Efficient MPV reductions of biomass-derived aldehydes and ketones over an assembling zirconium-gallic acid hybrid under mild condition

Zr5-GAF synthesized from natural renewable gallic acid effectively promoted the MPV reduction of furfural into furfuryl alcohol under mild condition. [Display omitted] •Natural resource of gallic acid was used for the synthesis of robust heterogeneous catalysts.•The method of catalyst preparation did not involve energy-intensive processes.•F127 effectively enhanced the physicochemical properties of the catalyst while dispersing Zr.•A high FA production rate (45267 μmol·g−1·h−1) was obtained compared to previous reports (5940 μmol·g−1·h−1) at 100 ℃.•Zr5-GAF exhibited good recyclability for at least six reaction cycles.
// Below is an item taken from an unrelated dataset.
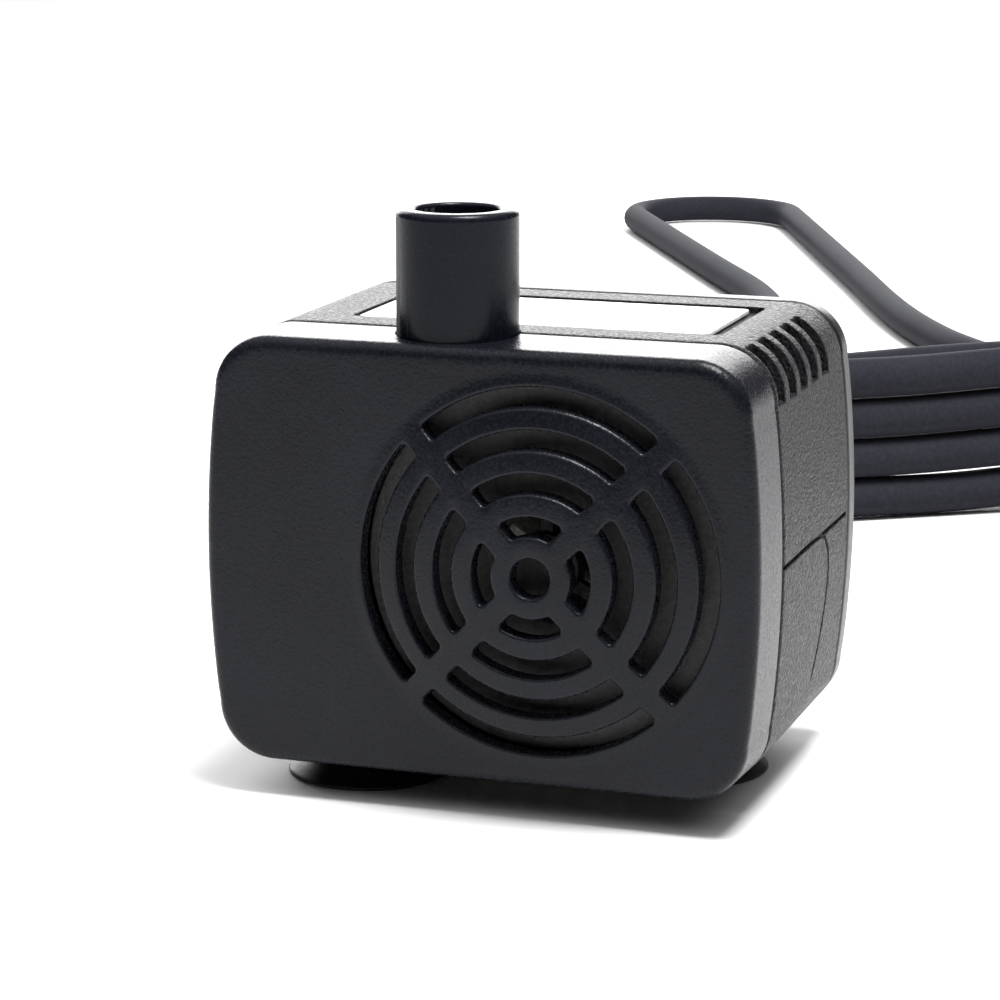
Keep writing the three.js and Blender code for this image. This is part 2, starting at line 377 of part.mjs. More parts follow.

The utilization of natural renewable resources for the synthesis of catalytic materials and their application for the sustainable production of high value chemicals from lignocellulose is a very attractive topic. Herein, F127 was used as a dispersant to promote the formation of robust organic–inorganic hybrids (Zr5-GAF) of gallic acid (GA) selected as organic ligands with Zr in ethanol for the Meerwein-Ponndorf-Verley reduction of biomass-derived aldehydes and ketones. Multiple characterizations proved that F127 enhanced the connectivity of Zr and GA while effectively increased the specific surface area and pore volume of the catalyst. The addition of F127 shifted the binding energy of Zr and O to higher values and thus obtained more and stronger Lewis acid-base sites. The synthesized Zr5-GAF helped to yield near-quantitative furfuryl alcohol (FA, 94.7%) and a much higher FA production rate than previously reported under mild conditions (100 ℃, 1 h). Moreover, kinetic experiments showed that the reduction activation energy of furfural was as low as 36.04 kJ/mol and Zr5-GAF exhibited good recyclability for at least six reaction cycles. The approach of designing heterogeneous catalytic materials from GA with economical, environmentally friendly and sustainable characteristics has great potential in green chemistry.